◆ SHORT TASK: Your task is to quote, unchanged, only the lines from the one with "post_head(post_axis)" through the one with "bpy.data.objects.remove(obj)", both ends included.

>> Start

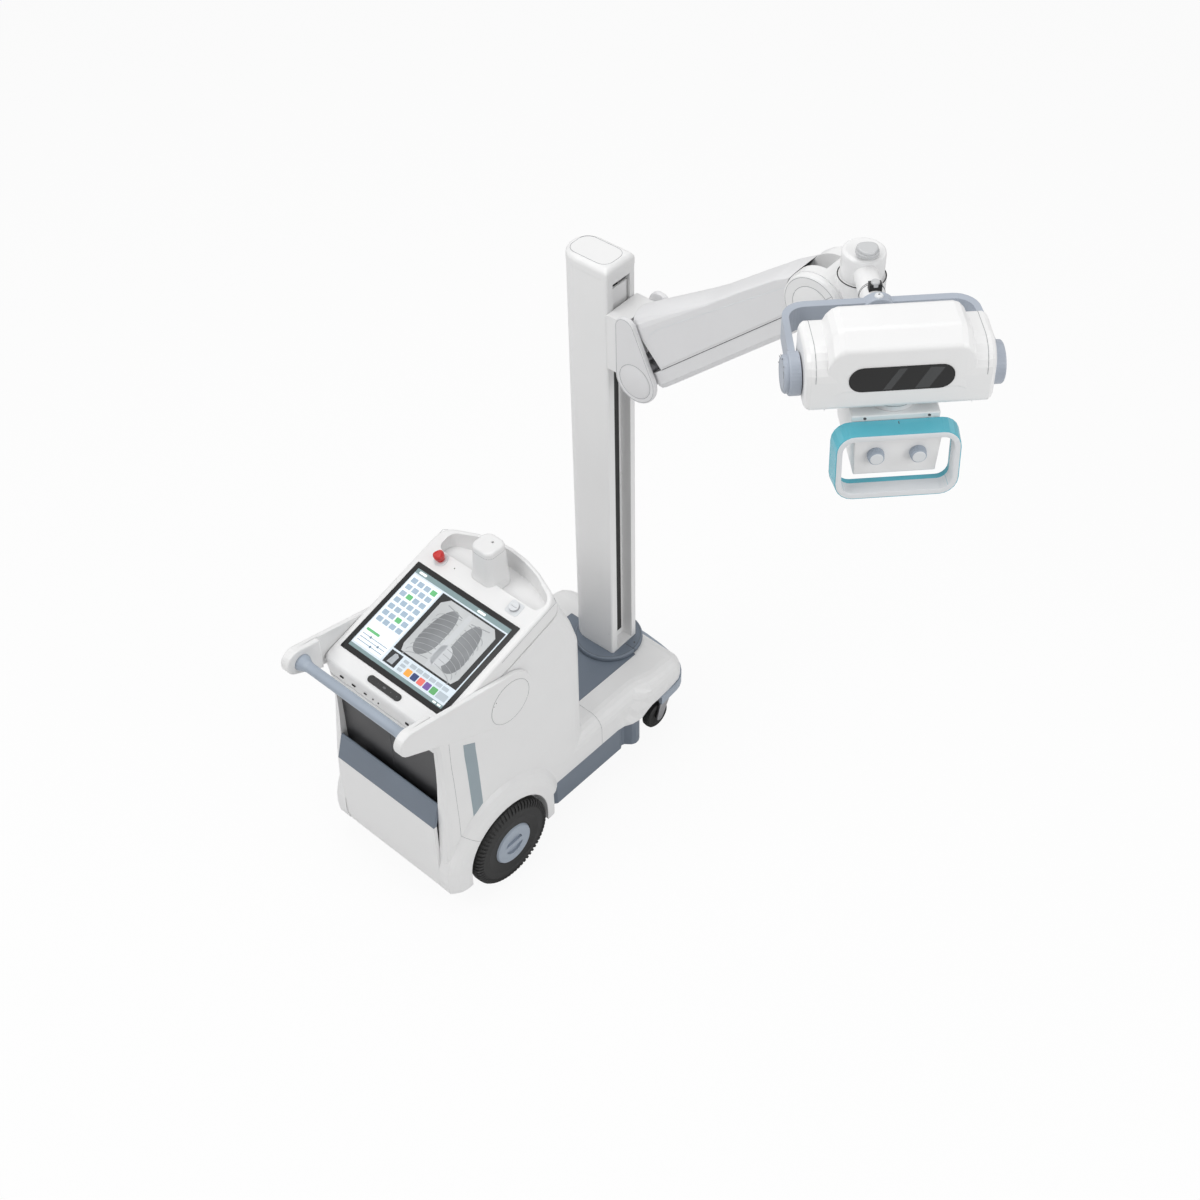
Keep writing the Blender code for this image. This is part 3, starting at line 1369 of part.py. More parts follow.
def post_head(axis):
    """Frame origin on the post's axis at the height of the elbow, x out along the stub."""
    low = POST_SPLIT + BEARING_GAP
    post = [(0.0, low - 0.002), (POST_RADIUS, low - 0.002), (POST_RADIUS, POST_TOP - POST_TOP_ROUND)]
    for angle in (30, 60, 90):
        out = POST_RADIUS - POST_TOP_ROUND * (1 - math.cos(math.radians(angle)))
        post.append((out, POST_TOP - POST_TOP_ROUND * (1 - math.sin(math.radians(angle)))))
    post.append((0.0, POST_TOP))
    made = lathe("post_head", post, "z", (0, 0, 0), WHITE, axis, 40)
    add(made, lathe("stub form", disc_profile(STUB_RADIUS, 0.0, STUB_END), "x", (0, 0, STUB_UP), WHITE, axis, 32))
    room = disc_profile(POST_LOWER_RADIUS + RUNNING, 0.0, low)
    cut(made, lathe("lower post room", room, "z", (0, 0, 0), WHITE, axis, 40))
    rings = []
    for size, up in ((0.90, 0.0105), (1.0, 0.0140), (1.0, 0.0230), (0.95, 0.0262), (0.86, 0.0275)):
        ring = []
        for step in range(36):
            angle = 2 * math.pi * step / 36
            out = POST_KNOB_RADIUS * size * (0.935 + 0.065 * math.cos(3 * angle))
            ring.append((POST_KNOB_OUT + out * math.cos(angle), out * math.sin(angle), POST_TOP + up))
        rings.append(ring)
    knob = loft("post_knob", rings, BLUE_GREY, axis)
    stem = disc_profile(POST_KNOB_RADIUS / 3, POST_TOP + SEAT, POST_TOP + 0.015)
    add(knob, lathe("knob stem", stem, "z", (POST_KNOB_OUT, 0, 0), BLUE_GREY, axis, 20))
    low, high = (LOCK_OUT - 0.009, -0.015, STUB_UP + 0.018), (LOCK_OUT + 0.009, 0.015, STUB_UP + LOCK_TOP)
    lock = box("yoke_lock", low, high, BLACK, axis)
    around = disc_profile(STUB_RADIUS + SEAT, LOCK_OUT - 0.03, LOCK_OUT + 0.03)
    cut(lock, lathe("lock seat", around, "x", (0, 0, STUB_UP), BLACK, axis, 32))


def yoke_outline():
    """Plan of the yoke strap: a back bar, two round corners and two arms that spread to the pivots."""
    inner_t = YOKE_CORNER_T - YOKE_THICK
    inner_corner = YOKE_CORNER - YOKE_THICK
    outer = arc((YOKE_BACK + YOKE_CORNER, YOKE_CORNER_T - YOKE_CORNER), YOKE_CORNER, 90, 180, 7)
    inner = arc((YOKE_FRONT + inner_corner, inner_t - inner_corner), inner_corner, 90, 180, 7)
    end = PIVOT_OUT + 0.011
    side = [(end, YOKE_PIVOT_T)] + outer
    back = [(end, YOKE_PIVOT_T - YOKE_THICK)] + inner
    return side + mirrored(side) + [(s, -t) for s, t in back] + back[::-1]


def yoke(axis):
    """Frame origin on the stub's axis at the post, x along the stub."""
    strap = prism("yoke", yoke_outline(), "z", -YOKE_HALF_HEIGHT, YOKE_HALF_HEIGHT, BLUE_GREY, axis)
    hub = disc_profile(YOKE_HUB_RADIUS, STUB_END + 0.001, YOKE_FRONT + 0.006, 0.004)
    add(strap, lathe("yoke hub", hub, "x", (0, 0, 0), BLUE_GREY, axis, 32))
    for side, label in ((1, "left"), (-1, "right")):
        disc = disc_profile(DISC_RADIUS, side * DISC_INNER_T, side * DISC_OUTER_T, 0.004)
        if side < 0:
            rim = DISC_RADIUS - 0.006
            far = -DISC_CAP_T
            disc[-1:] = [(rim, -DISC_OUTER_T), (rim, far + 0.004), (rim - 0.004, far), (0.0, far)]
        add(strap, lathe("pivot disc " + label, disc, "y", (PIVOT_OUT, 0, 0), BLUE_GREY, axis, 36))
    for side, label in ((1, "left"), (-1, "right")):
        reach = DISC_INNER_T + TRUNNION_DEPTH
        bore = disc_profile(TRUNNION_RADIUS + SEAT, side * (DISC_INNER_T - 0.01), side * reach)
        cut(strap, lathe("pivot bore " + label, bore, "y", (PIVOT_OUT, 0, 0), BLUE_GREY, axis, 28))


# Corners: place before the pivot, height above it, radius
HOUSING_PROFILE = (
    (-0.0729, 0.0942, 0.0142),
    (0.0754, 0.0942, 0.0668),
    (0.0744, -0.0516, 0.0132),
    (-0.0709, -0.0516, 0.0182),
)
HUMP_PROFILE = (
    (-0.0668, 0.1362, 0.0243),
    (0.0304, 0.1362, 0.0243),
    (0.0729, 0.1063, 0.0162),
    (0.0754, 0.0, 0.0),
    (-0.0709, 0.0, 0.0),
)
# Columns: place across the head, shrink, drop
HUMP_ENDS = (
    (-0.1640, 0.004, 0.0527),
    (-0.1600, 0.002, 0.0344),
    (-0.1509, 0.001, 0.0162),
    (-0.1397, 0.0, 0.0051),
    (-0.1266, 0.0, 0.0),
)


def rounded(corners, steps):
    """An outline through the corners, each turned by its own radius."""
    made = []
    for index, (first, second, radius) in enumerate(corners):
        if radius == 0.0:
            made.append((first, second))
            continue
        here = Vector((first, second))
        before = (Vector(corners[index - 1][:2]) - here).normalized()
        after = (Vector(corners[(index + 1) % len(corners)][:2]) - here).normalized()
        half = before.angle(after) / 2
        centre = here + (before + after).normalized() * radius / math.sin(half)
        start = here + before * radius / math.tan(half) - centre
        stop = here + after * radius / math.tan(half) - centre
        begin = math.atan2(start.y, start.x)
        turn = (math.atan2(stop.y, stop.x) - begin + math.pi) % (2 * math.pi) - math.pi
        for step in range(steps + 1):
            angle = begin + turn * step / steps
            made.append((centre.x + radius * math.cos(angle), centre.y + radius * math.sin(angle)))
    return made


def profile_ring(profile, place, shrink, drop):
    """The profile at a place across the head, drawn in towards its middle by shrink and lowered by drop."""
    middle = (0.0, 0.02)
    ring = []
    for s, z in profile:
        length = math.hypot(s - middle[0], z - middle[1])
        part = 1 - shrink / length
        ring.append((middle[0] + (s - middle[0]) * part, place, middle[1] + (z - middle[1]) * part - drop))
    return ring


def tube_head(axis):
    """Frame origin on the tilt pivot's axis, x forward and y across."""
    outline = rounded(HOUSING_PROFILE, 6)
    rings = []
    for place, shrink in ((-HOUSING_HALF, 0.014), (-HOUSING_HALF + 0.004, 0.006), (-HOUSING_HALF + 0.012, 0.0)):
        rings.append(profile_ring(outline, place, shrink, 0.0))
    rings += [[(s, -t, z) for s, t, z in ring] for ring in reversed(rings)]
    housing = loft("tube_housing", rings, WHITE, axis)
    outline = rounded(HUMP_PROFILE, 5)
    hump = [profile_ring(outline, place, shrink, drop) for place, shrink, drop in HUMP_ENDS]
    hump += [[(s, -t, z) for s, t, z in ring] for ring in reversed(hump)]
    add(housing, loft("hump form", hump, WHITE, axis))
    for side, label in ((1, "left"), (-1, "right")):
        reach = DISC_INNER_T + TRUNNION_DEPTH - SEAT
        shaft = disc_profile(TRUNNION_RADIUS, side * (HOUSING_HALF - 0.02), side * reach)
        add(housing, lathe("trunnion " + label, shaft, "y", (0, 0, 0), WHITE, axis, 24))
    back = DISPLAY_FRONT - DISPLAY_THICK
    cut(housing, prism("display seat", display_outline(SEAT), "x", back - SEAT, 0.12, BLACK, axis))
    prism("head_display", display_outline(0.0), "x", back, DISPLAY_FRONT, GLASS, axis)
    neck = disc_profile(NECK_RADIUS, HOUSING_PROFILE[2][1] - SEAT, NECK_LOW)
    lathe("collimator_neck", neck, "z", (0, 0, 0), GREY, axis, 40)


def display_outline(grow):
    half = DISPLAY_HALF + grow
    corner = 0.49 * (DISPLAY_TOP - DISPLAY_LOW)
    return rounded_rectangle((-half, DISPLAY_LOW - grow), (half, DISPLAY_TOP + grow), corner, 6)


def box_half(z):
    """Half width of the collimator box, which narrows downward."""
    return BOX_HALF - BOX_TAPER * (BOX_TOP - z) / (BOX_TOP - BOX_LOW)


def collimator(axis):
    """Frame origin on the beam's axis at the tilt pivot."""
    notch = RING_FRONT - RING_DEPTH - SEAT - 0.002
    side_view = [
        (BOX_BACK, BOX_TOP),
        (notch, BOX_TOP),
        (notch, RING_TOP - RING_BAR - SEAT),
        (BOX_FRONT, RING_TOP - RING_BAR - SEAT),
        (BOX_FRONT, BOX_LOW),
        (BOX_BACK + 0.012, BOX_LOW),
        (BOX_BACK, BOX_LOW + 0.014),
    ]
    rings = [[(x, side * box_half(z), z) for x, z in side_view] for side in (-1, 1)]
    case = loft("collimator_box", rings, WHITE, axis)
    bevel(case, 0.003, 2, 60.0)
    room = box(
        "window room",
        (-WINDOW_HALF - SEAT, -WINDOW_HALF - SEAT, BOX_LOW - 0.01),
        (WINDOW_HALF + SEAT, WINDOW_HALF + SEAT, BOX_LOW + WINDOW_THICK + WINDOW_RECESS + SEAT),
        WHITE,
        axis,
    )
    cut(case, room)
    box(
        "collimator_window",
        (-WINDOW_HALF, -WINDOW_HALF, BOX_LOW + WINDOW_RECESS),
        (WINDOW_HALF, WINDOW_HALF, BOX_LOW + WINDOW_RECESS + WINDOW_THICK),
        CLEAR,
        axis,
    )
    rings = []
    back = RING_FRONT - RING_DEPTH
    for place, grow in ((back, RING_FLARE), (RING_FRONT, 0.0)):
        outer = rounded_rectangle((-RING_HALF - grow, RING_LOW - grow), (RING_HALF + grow, RING_TOP), RING_CORNER, 5)
        rings.append([(place + (RING_TOP - z) * RING_LEAN, t, z) for t, z in outer])
    ring = loft("grip_ring", rings, TEAL, axis)
    hollow = []
    for place in (back - 0.01, RING_FRONT + 0.01):
        reach = RING_HALF - RING_BAR
        low, high = (-reach, RING_LOW + RING_BAR), (reach, RING_TOP - RING_BAR)
        inner = rounded_rectangle(low, high, RING_CORNER - RING_BAR, 5)
        hollow.append([(place + (RING_TOP - z) * RING_LEAN, t, z) for t, z in inner])
    cut(ring, loft("grip ring hollow", hollow, TEAL, axis))
    for side, label in ((1, "L"), (-1, "R")):
        knob = disc_profile(KNOB_RADIUS, BOX_FRONT + SEAT, BOX_FRONT + KNOB_LENGTH, 0.003)
        lathe("collimator_knob_" + label, knob, "x", (0, side * KNOB_T, KNOB_DROP), BLUE_GREY, axis, 28)


def build():
    undercarriage()
    console_body()
    console_top()
    exposure_dock()
    console_controls()
    detector_bin()
    push_handle()
    for side, label in ((1, "L"), (-1, "R")):
        rear_wheel(side, label)
        caster(side, label)
    deck()
    mast_axis = axis_empty("mast_axis", (MAST_X, MAST_Y, 0.0), MAST_YAW)
    mast(mast_axis)
    carriage(mast_axis)
    arm_axis = axis_empty("arm_axis", (SHOULDER_A, 0.0, SHOULDER_Z), 0.0, -ARM_PITCH, mast_axis)
    arm(arm_axis)
    elbow_a = SHOULDER_A + ARM_LENGTH * math.cos(ARM_PITCH) - ARM_OFFSET * math.sin(ARM_PITCH)
    elbow_z = SHOULDER_Z + ARM_LENGTH * math.sin(ARM_PITCH) + ARM_OFFSET * math.cos(ARM_PITCH)
    elbow_axis = axis_empty("elbow_axis", (elbow_a, 0.0, elbow_z), parent=mast_axis)
    elbow(elbow_axis)
    post_axis = axis_empty("post_axis", (POST_OUT, 0.0, 0.0), HEAD_YAW, parent=elbow_axis)
    post_head(post_axis)
    yoke_axis = axis_empty("yoke_axis", (0.0, 0.0, STUB_UP), parent=post_axis)
    yoke(yoke_axis)
    tilt_axis = axis_empty("tilt_axis", (PIVOT_OUT, 0.0, 0.0), parent=yoke_axis)
    tube_head(tilt_axis)
    beam_axis = axis_empty("beam_axis", (0.0, 0.0, 0.0), parent=tilt_axis)
    collimator(beam_axis)


build()
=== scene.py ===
"""Looks for the portable x-ray machine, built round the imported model. Metres, in the model's own frame."""

import math

import bmesh
import bpy
from mathutils import Matrix, Vector


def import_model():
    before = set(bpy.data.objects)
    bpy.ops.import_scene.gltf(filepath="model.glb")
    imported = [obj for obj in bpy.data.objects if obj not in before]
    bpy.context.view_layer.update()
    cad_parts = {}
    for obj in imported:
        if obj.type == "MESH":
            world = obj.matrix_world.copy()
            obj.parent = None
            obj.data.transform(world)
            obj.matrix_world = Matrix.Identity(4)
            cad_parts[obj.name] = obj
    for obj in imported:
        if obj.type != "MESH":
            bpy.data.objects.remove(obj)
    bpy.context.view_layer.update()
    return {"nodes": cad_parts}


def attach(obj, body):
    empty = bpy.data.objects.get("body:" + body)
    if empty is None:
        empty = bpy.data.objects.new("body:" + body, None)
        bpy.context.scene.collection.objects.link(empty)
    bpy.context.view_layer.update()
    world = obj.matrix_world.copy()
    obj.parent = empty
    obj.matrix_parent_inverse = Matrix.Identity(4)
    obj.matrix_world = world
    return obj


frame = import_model()
nodes = frame["nodes"]


# Materials


def srgb(red, green, blue):
    """A linear colour with alpha from display values."""

    def linear(value):
        return value / 12.92 if value <= 0.04045 else ((value + 0.055) / 1.055) ** 2.4

    return (linear(red), linear(green), linear(blue), 1.0)


def new_material(name):
    made = bpy.data.materials.new(name)
    made.use_nodes = True
    tree = made.node_tree
    shader = tree.nodes["Principled BSDF"]
    return made, tree, shader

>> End

◆ WORKED ANSWER:
    post_head(post_axis)
    yoke_axis = axis_empty("yoke_axis", (0.0, 0.0, STUB_UP), parent=post_axis)
    yoke(yoke_axis)
    tilt_axis = axis_empty("tilt_axis", (PIVOT_OUT, 0.0, 0.0), parent=yoke_axis)
    tube_head(tilt_axis)
    beam_axis = axis_empty("beam_axis", (0.0, 0.0, 0.0), parent=tilt_axis)
    collimator(beam_axis)


build()
=== scene.py ===
"""Looks for the portable x-ray machine, built round the imported model. Metres, in the model's own frame."""

import math

import bmesh
import bpy
from mathutils import Matrix, Vector


def import_model():
    before = set(bpy.data.objects)
    bpy.ops.import_scene.gltf(filepath="model.glb")
    imported = [obj for obj in bpy.data.objects if obj not in before]
    bpy.context.view_layer.update()
    cad_parts = {}
    for obj in imported:
        if obj.type == "MESH":
            world = obj.matrix_world.copy()
            obj.parent = None
            obj.data.transform(world)
            obj.matrix_world = Matrix.Identity(4)
            cad_parts[obj.name] = obj
    for obj in imported:
        if obj.type != "MESH":
            bpy.data.objects.remove(obj)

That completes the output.